▶ _Goal_
Give back exactly the lines from the one containing "Turn this picture" through the end of the records, including both, and no others.

##### Records to process

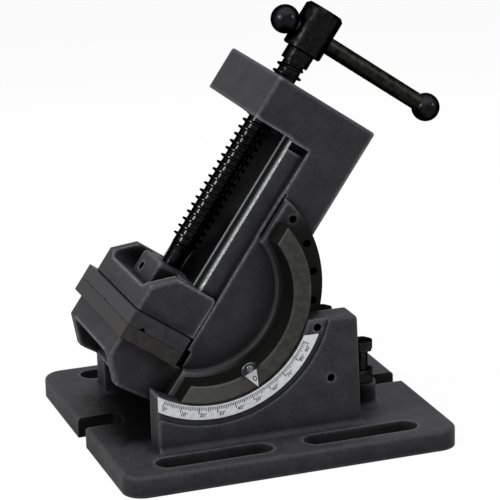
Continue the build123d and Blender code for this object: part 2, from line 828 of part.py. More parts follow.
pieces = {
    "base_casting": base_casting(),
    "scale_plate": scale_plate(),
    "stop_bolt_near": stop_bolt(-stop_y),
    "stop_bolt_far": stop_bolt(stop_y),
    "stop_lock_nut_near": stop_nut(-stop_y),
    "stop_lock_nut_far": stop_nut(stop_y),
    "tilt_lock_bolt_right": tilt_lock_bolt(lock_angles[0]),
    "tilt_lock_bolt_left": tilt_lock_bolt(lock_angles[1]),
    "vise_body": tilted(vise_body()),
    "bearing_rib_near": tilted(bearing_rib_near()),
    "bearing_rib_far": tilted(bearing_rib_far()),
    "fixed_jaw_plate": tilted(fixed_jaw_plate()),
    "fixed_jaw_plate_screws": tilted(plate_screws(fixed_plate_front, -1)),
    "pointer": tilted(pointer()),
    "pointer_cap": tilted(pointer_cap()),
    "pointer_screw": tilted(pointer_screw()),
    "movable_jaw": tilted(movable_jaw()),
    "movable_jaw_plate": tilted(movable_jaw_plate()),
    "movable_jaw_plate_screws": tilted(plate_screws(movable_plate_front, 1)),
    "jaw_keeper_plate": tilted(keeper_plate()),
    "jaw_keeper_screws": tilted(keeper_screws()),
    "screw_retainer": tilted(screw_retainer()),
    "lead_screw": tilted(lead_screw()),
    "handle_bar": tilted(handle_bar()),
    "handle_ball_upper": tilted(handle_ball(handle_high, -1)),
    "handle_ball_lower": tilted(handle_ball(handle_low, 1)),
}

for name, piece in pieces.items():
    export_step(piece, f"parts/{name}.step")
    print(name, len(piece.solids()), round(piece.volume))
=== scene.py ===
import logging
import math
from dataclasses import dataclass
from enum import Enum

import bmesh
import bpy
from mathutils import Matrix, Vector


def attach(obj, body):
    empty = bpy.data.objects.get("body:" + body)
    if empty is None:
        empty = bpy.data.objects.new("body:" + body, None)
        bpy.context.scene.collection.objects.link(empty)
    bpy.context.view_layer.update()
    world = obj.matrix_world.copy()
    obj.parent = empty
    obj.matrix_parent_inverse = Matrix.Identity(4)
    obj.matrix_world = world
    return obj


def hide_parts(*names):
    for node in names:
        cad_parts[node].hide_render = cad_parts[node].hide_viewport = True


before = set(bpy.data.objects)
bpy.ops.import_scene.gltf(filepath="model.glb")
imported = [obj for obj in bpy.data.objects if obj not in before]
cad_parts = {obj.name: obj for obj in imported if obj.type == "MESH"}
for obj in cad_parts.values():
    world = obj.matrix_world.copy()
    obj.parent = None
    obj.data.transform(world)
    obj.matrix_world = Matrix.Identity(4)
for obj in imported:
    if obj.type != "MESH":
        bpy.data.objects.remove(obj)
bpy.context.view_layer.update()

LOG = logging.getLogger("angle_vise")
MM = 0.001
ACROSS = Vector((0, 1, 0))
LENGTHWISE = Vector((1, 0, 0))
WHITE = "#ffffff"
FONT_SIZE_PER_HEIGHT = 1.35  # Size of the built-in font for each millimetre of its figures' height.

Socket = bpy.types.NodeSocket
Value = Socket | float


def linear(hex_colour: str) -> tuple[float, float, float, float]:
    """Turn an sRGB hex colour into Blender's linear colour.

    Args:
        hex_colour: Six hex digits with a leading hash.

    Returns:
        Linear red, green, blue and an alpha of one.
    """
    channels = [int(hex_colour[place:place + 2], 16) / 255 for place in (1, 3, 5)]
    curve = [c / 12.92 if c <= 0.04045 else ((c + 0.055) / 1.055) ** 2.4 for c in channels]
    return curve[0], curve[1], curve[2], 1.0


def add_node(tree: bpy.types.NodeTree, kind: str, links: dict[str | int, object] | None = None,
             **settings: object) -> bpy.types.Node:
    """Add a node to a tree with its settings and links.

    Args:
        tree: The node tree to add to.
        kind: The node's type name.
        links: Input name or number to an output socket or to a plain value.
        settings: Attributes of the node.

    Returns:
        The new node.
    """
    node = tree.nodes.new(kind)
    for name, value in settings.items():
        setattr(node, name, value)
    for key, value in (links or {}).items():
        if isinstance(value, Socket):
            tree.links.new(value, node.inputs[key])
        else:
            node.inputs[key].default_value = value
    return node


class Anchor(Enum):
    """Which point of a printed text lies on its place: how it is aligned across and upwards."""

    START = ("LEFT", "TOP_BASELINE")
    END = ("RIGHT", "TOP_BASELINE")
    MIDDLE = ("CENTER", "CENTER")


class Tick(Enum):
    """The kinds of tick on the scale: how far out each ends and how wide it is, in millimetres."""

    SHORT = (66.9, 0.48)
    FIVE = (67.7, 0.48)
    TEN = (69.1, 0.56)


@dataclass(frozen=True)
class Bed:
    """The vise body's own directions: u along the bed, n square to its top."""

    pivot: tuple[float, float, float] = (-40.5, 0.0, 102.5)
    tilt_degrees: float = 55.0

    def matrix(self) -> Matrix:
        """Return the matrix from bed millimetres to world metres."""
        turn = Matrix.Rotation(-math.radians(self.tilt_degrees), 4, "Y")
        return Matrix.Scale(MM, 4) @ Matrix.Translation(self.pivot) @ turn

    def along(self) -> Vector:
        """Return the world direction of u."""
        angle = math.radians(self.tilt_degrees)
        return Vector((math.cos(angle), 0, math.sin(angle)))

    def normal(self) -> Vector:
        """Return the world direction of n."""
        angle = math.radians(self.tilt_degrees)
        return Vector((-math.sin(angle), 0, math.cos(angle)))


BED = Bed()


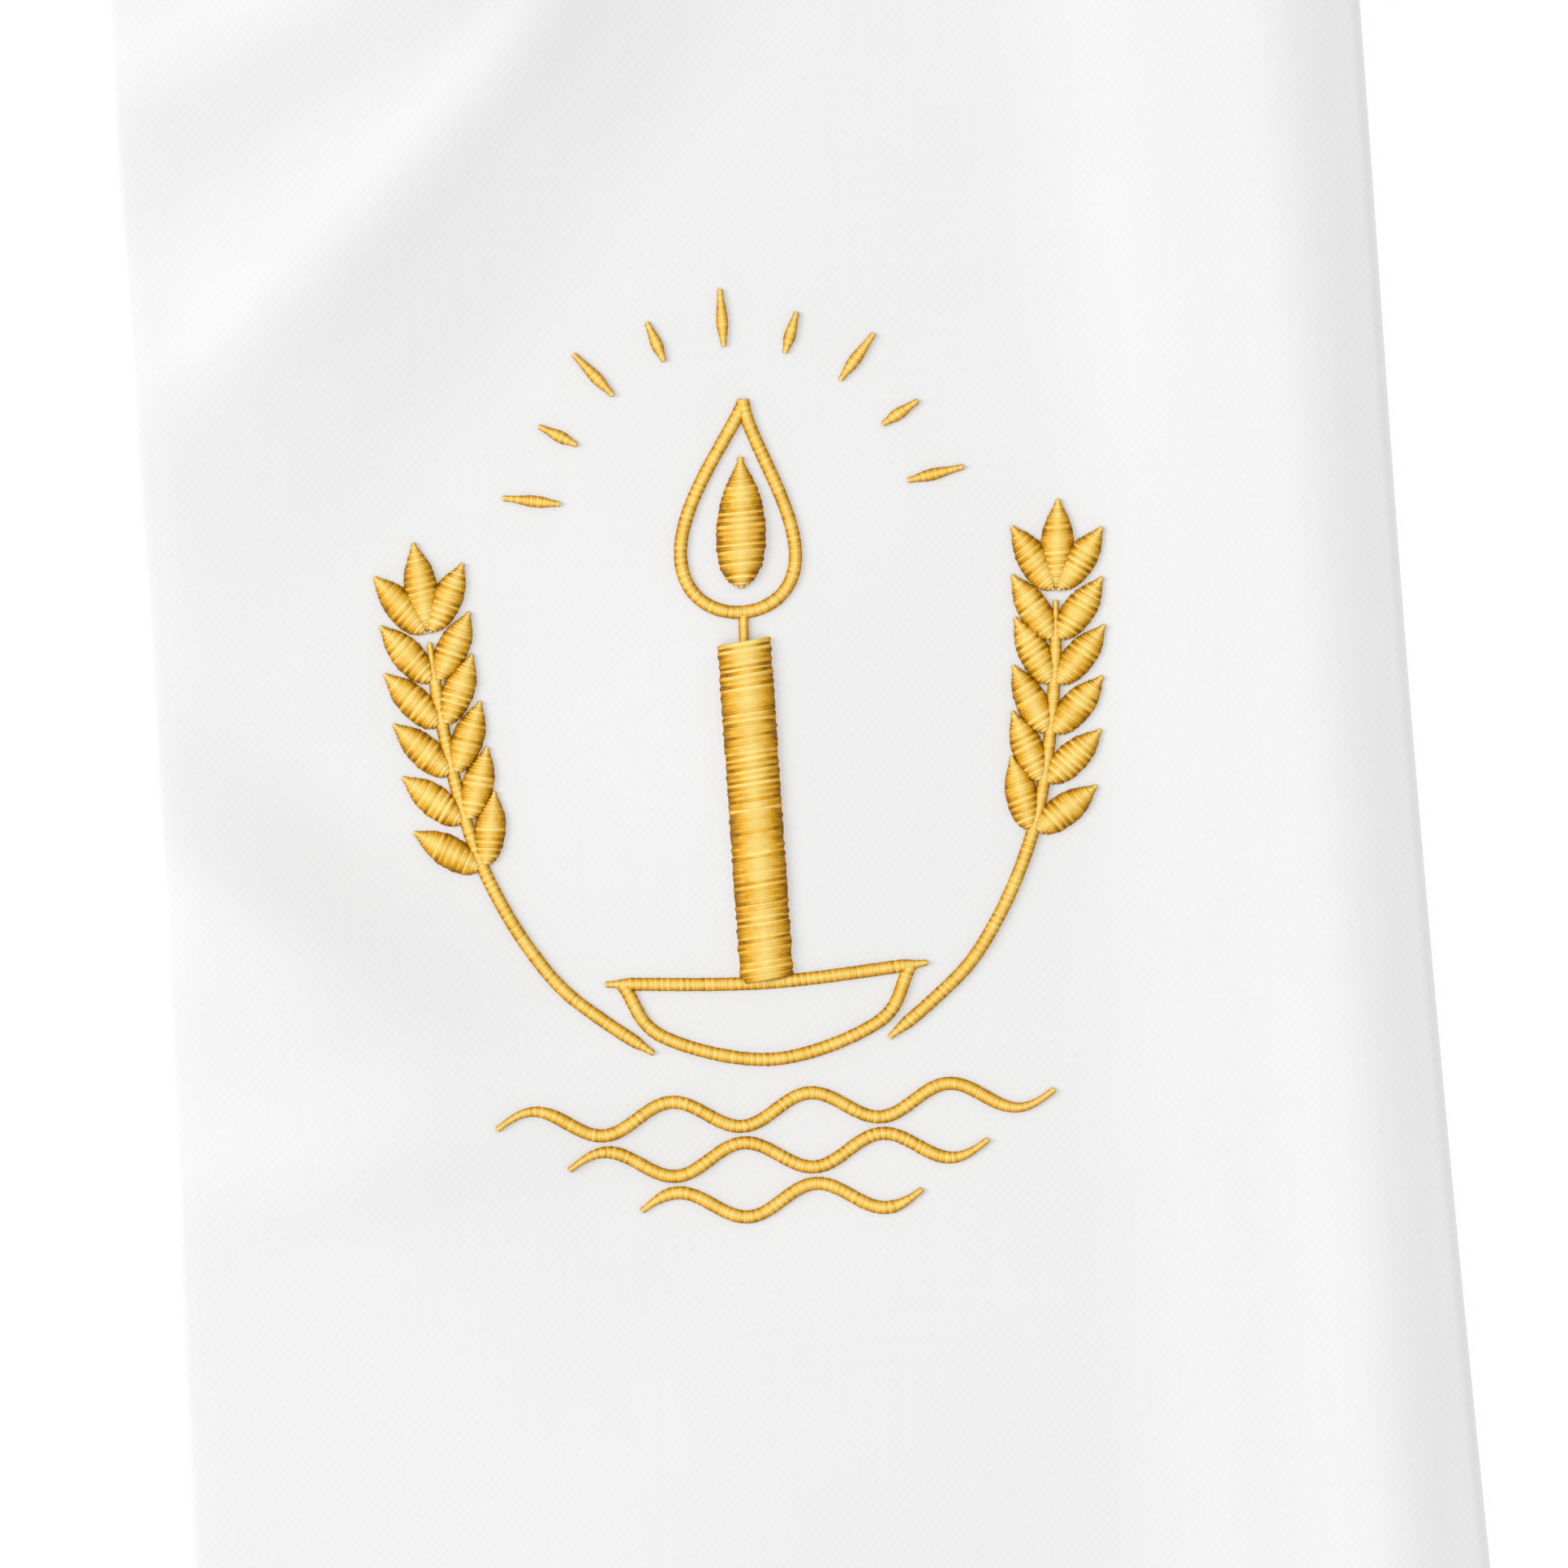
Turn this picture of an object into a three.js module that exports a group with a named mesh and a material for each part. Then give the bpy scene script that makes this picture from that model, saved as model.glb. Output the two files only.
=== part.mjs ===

##########

▶ _Solution for this exercise_
Turn this picture of an object into a three.js module that exports a group with a named mesh and a material for each part. Then give the bpy scene script that makes this picture from that model, saved as model.glb. Output the two files only.
=== part.mjs ===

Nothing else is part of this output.